■ WORK TO COMPLETE
Copy each line of the listing below exactly.

■ SUPPLIED INFORMATION
-*-

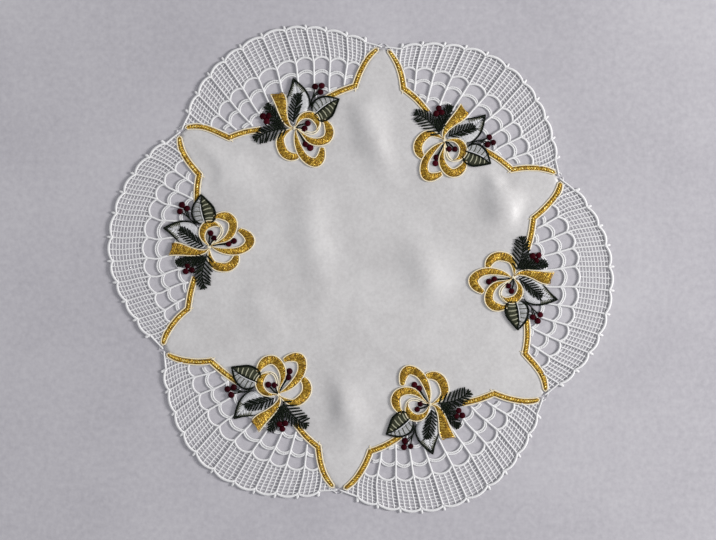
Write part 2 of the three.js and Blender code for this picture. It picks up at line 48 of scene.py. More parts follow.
rng = np.random.default_rng(53)

# ---------------------------------------------------------------- sizes
FANS = 6
FAN_STEP = 60.0
FIRST_AXIS = 53.9
HALF_FAN = 30.0
CENTRE = (1.73, 3.55)

TIP_REACH = 152.0
EDGE_RISE = 21.0
EDGE_POWER = 1.1
TIP_LIFT = 3.1
EDGE_DIP = 2.25
BAND_END = 9.0

SPOKES = [0, 5.5, 10.5, 15.3, 20.4, 25.2]
ROWS = [
    {"name": "one", "reach": 150.6, "fall": 9.0, "at": 22.8, "dip": 3.4},
    {"name": "two", "reach": 141.0, "fall": 5.8, "at": 17.9, "dip": 3.0},
    {"name": "three", "reach": 128.4, "fall": 2.1, "at": 12.3, "dip": 2.4},
]
# The seam from the middle of a fan to the star tip; it falls more steeply on the left.
SEAM_OUT = [(21.9, 125.0), (22.7, 129.5), (23.9, 135.6), (25.8, 143.4), (28.0, 149.2), (30.0, 152.0)]
SEAM_IN = {
    1: [(0, 109.0), (5, 110.0), (9, 112.6), (12.2, 115.7), (16.5, 120.2), (20.2, 123.6), (21.9, 125.0)],
    -1: [(0, 109.0), (5, 110.8), (9, 115.0), (12.2, 118.4), (16.5, 121.7), (20.2, 124.1), (21.9, 125.0)],
}

LAY = [
    {"cuspR": 0.966, "mid": 0.971, "cuspL": 0.987, "tip": 0.985, "turnR": 0.4, "turnM": 0.84, "turnL": 0.55, "turnTip": 0.78, "pullL": -3.2},
    {"cuspR": 0.977, "mid": 0.990, "cuspL": 1.010, "tip": 1.020, "turnR": 0.0, "turnM": 1.50, "turnL": 0.97, "turnTip": -0.08, "pullL": 0.3},
    {"cuspR": 1.023, "mid": 1.010, "cuspL": 0.992, "tip": 0.983, "turnR": -0.5, "turnM": -2.1, "turnL": -0.92, "turnTip": -0.58, "pullL": 0.4},
    {"cuspR": 0.991, "mid": 1.014, "cuspL": 1.033, "tip": 1.028, "turnR": 0.9, "turnM": 1.30, "turnL": 0.42, "turnTip": -0.08, "pullL": -1.5},
    {"cuspR": 1.028, "mid": 1.022, "cuspL": 1.010, "tip": 1.013, "turnR": 0.3, "turnM": -0.5, "turnL": -0.39, "turnTip": -0.08, "pullL": 0.8},
    {"cuspR": 1.014, "mid": 0.990, "cuspL": 0.968, "tip": 0.971, "turnR": -0.9, "turnM": -1.0, "turnL": -0.70, "turnTip": 0.0, "pullL": 3.3},
]
CUSP_AT = 22.3
INNER_TURN = (150.0, 125.0)
PULL = (127.0, 160.0)

RIPPLES = [
    {"x": 6, "y": 89, "bearing": -67, "long": 26, "wide": 11, "high": 2.9},
    {"x": -35, "y": 19, "bearing": -80, "long": 36, "wide": 12, "high": 2.3},
    {"x": 95.5, "y": 41, "bearing": -82, "long": 27, "wide": 13.0, "high": 4.2},
    {"x": 43, "y": -5, "bearing": -60, "long": 20, "wide": 12, "high": 2.4},
    {"x": -69, "y": -34, "bearing": -60, "long": 20, "wide": 12, "high": 1.6},
    {"x": -12, "y": -99, "bearing": -65, "long": 20, "wide": 11.5, "high": 3.2},
    {"x": -92, "y": 64, "bearing": -50, "long": 30, "wide": 18, "high": 1.5},
]
RIPPLE_CLEAR = (28.0, 46.0)
RIPPLE_EDGE = (3.0, 14.0)

SPRAYS = [
    {"reach": 101.8, "bearing": 56.5, "turn": -3.2, "size": 0.97},
    {"reach": 104.9, "bearing": 116.9, "turn": -5.1, "size": 0.995},
    {"reach": 105.6, "bearing": 173.5, "turn": 6.1, "size": 1.0},
    {"reach": 106.8, "bearing": 237.0, "turn": -6.1, "size": 1.02},
    {"reach": 107.0, "bearing": 296.1, "turn": -3.6, "size": 1.0},
    {"reach": 103.5, "bearing": 354.7, "turn": 1.4, "size": 0.99},
]

# Heights of the cloth's parts.
SATIN_LOW, SATIN_TOP = 0.10, 0.75
CORD_Z = 0.50              # middle of the thick lace cords
NET_Z = 0.42               # middle of the fine net's bars

# Half widths and half heights of the threads.
SPOKE = (0.70, 0.52)
RIM = (0.90, 0.60)
ARCH = (0.82, 0.48)
FINE_ARCH = (0.57, 0.42)
BAR = (0.46, 0.28)
BAR_KNOT = (0.62, 0.34)
CROSS = (0.32, 0.22)
CROSS_KNOT = (0.46, 0.26)
NET_PITCH = 2.2            # between the net's cross rows
NET_FIRST = 2.8            # first cross row inside the crown of the edge
NET_COLUMNS = 4            # net columns in one bay
PICOT = 3.6                # a spoke's end past the foot of the scallop
LEAN = 0.11                # how far the spokes turn to the spray, inside
ARCH_POWER = 0.78          # below 1 the arches are fuller than parabolas
NET_TURN = [0.0, 0.0, -0.85, 0.0, 0.0, 0.0]

# ------------------------------------------------------------- the lay
def ease(t):
    s = np.clip(t, 0.0, 1.0)
    return s * s * (3 - 2 * s)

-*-

■ COMPLETED TASK
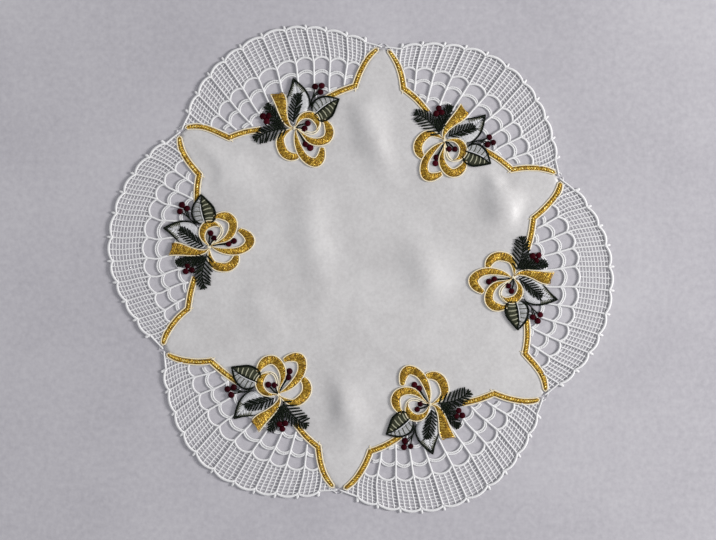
Write part 2 of the three.js and Blender code for this picture. It picks up at line 48 of scene.py. More parts follow.
rng = np.random.default_rng(53)

# ---------------------------------------------------------------- sizes
FANS = 6
FAN_STEP = 60.0
FIRST_AXIS = 53.9
HALF_FAN = 30.0
CENTRE = (1.73, 3.55)

TIP_REACH = 152.0
EDGE_RISE = 21.0
EDGE_POWER = 1.1
TIP_LIFT = 3.1
EDGE_DIP = 2.25
BAND_END = 9.0

SPOKES = [0, 5.5, 10.5, 15.3, 20.4, 25.2]
ROWS = [
    {"name": "one", "reach": 150.6, "fall": 9.0, "at": 22.8, "dip": 3.4},
    {"name": "two", "reach": 141.0, "fall": 5.8, "at": 17.9, "dip": 3.0},
    {"name": "three", "reach": 128.4, "fall": 2.1, "at": 12.3, "dip": 2.4},
]
# The seam from the middle of a fan to the star tip; it falls more steeply on the left.
SEAM_OUT = [(21.9, 125.0), (22.7, 129.5), (23.9, 135.6), (25.8, 143.4), (28.0, 149.2), (30.0, 152.0)]
SEAM_IN = {
    1: [(0, 109.0), (5, 110.0), (9, 112.6), (12.2, 115.7), (16.5, 120.2), (20.2, 123.6), (21.9, 125.0)],
    -1: [(0, 109.0), (5, 110.8), (9, 115.0), (12.2, 118.4), (16.5, 121.7), (20.2, 124.1), (21.9, 125.0)],
}

LAY = [
    {"cuspR": 0.966, "mid": 0.971, "cuspL": 0.987, "tip": 0.985, "turnR": 0.4, "turnM": 0.84, "turnL": 0.55, "turnTip": 0.78, "pullL": -3.2},
    {"cuspR": 0.977, "mid": 0.990, "cuspL": 1.010, "tip": 1.020, "turnR": 0.0, "turnM": 1.50, "turnL": 0.97, "turnTip": -0.08, "pullL": 0.3},
    {"cuspR": 1.023, "mid": 1.010, "cuspL": 0.992, "tip": 0.983, "turnR": -0.5, "turnM": -2.1, "turnL": -0.92, "turnTip": -0.58, "pullL": 0.4},
    {"cuspR": 0.991, "mid": 1.014, "cuspL": 1.033, "tip": 1.028, "turnR": 0.9, "turnM": 1.30, "turnL": 0.42, "turnTip": -0.08, "pullL": -1.5},
    {"cuspR": 1.028, "mid": 1.022, "cuspL": 1.010, "tip": 1.013, "turnR": 0.3, "turnM": -0.5, "turnL": -0.39, "turnTip": -0.08, "pullL": 0.8},
    {"cuspR": 1.014, "mid": 0.990, "cuspL": 0.968, "tip": 0.971, "turnR": -0.9, "turnM": -1.0, "turnL": -0.70, "turnTip": 0.0, "pullL": 3.3},
]
CUSP_AT = 22.3
INNER_TURN = (150.0, 125.0)
PULL = (127.0, 160.0)

RIPPLES = [
    {"x": 6, "y": 89, "bearing": -67, "long": 26, "wide": 11, "high": 2.9},
    {"x": -35, "y": 19, "bearing": -80, "long": 36, "wide": 12, "high": 2.3},
    {"x": 95.5, "y": 41, "bearing": -82, "long": 27, "wide": 13.0, "high": 4.2},
    {"x": 43, "y": -5, "bearing": -60, "long": 20, "wide": 12, "high": 2.4},
    {"x": -69, "y": -34, "bearing": -60, "long": 20, "wide": 12, "high": 1.6},
    {"x": -12, "y": -99, "bearing": -65, "long": 20, "wide": 11.5, "high": 3.2},
    {"x": -92, "y": 64, "bearing": -50, "long": 30, "wide": 18, "high": 1.5},
]
RIPPLE_CLEAR = (28.0, 46.0)
RIPPLE_EDGE = (3.0, 14.0)

SPRAYS = [
    {"reach": 101.8, "bearing": 56.5, "turn": -3.2, "size": 0.97},
    {"reach": 104.9, "bearing": 116.9, "turn": -5.1, "size": 0.995},
    {"reach": 105.6, "bearing": 173.5, "turn": 6.1, "size": 1.0},
    {"reach": 106.8, "bearing": 237.0, "turn": -6.1, "size": 1.02},
    {"reach": 107.0, "bearing": 296.1, "turn": -3.6, "size": 1.0},
    {"reach": 103.5, "bearing": 354.7, "turn": 1.4, "size": 0.99},
]

# Heights of the cloth's parts.
SATIN_LOW, SATIN_TOP = 0.10, 0.75
CORD_Z = 0.50              # middle of the thick lace cords
NET_Z = 0.42               # middle of the fine net's bars

# Half widths and half heights of the threads.
SPOKE = (0.70, 0.52)
RIM = (0.90, 0.60)
ARCH = (0.82, 0.48)
FINE_ARCH = (0.57, 0.42)
BAR = (0.46, 0.28)
BAR_KNOT = (0.62, 0.34)
CROSS = (0.32, 0.22)
CROSS_KNOT = (0.46, 0.26)
NET_PITCH = 2.2            # between the net's cross rows
NET_FIRST = 2.8            # first cross row inside the crown of the edge
NET_COLUMNS = 4            # net columns in one bay
PICOT = 3.6                # a spoke's end past the foot of the scallop
LEAN = 0.11                # how far the spokes turn to the spray, inside
ARCH_POWER = 0.78          # below 1 the arches are fuller than parabolas
NET_TURN = [0.0, 0.0, -0.85, 0.0, 0.0, 0.0]

# ------------------------------------------------------------- the lay
def ease(t):
    s = np.clip(t, 0.0, 1.0)
    return s * s * (3 - 2 * s)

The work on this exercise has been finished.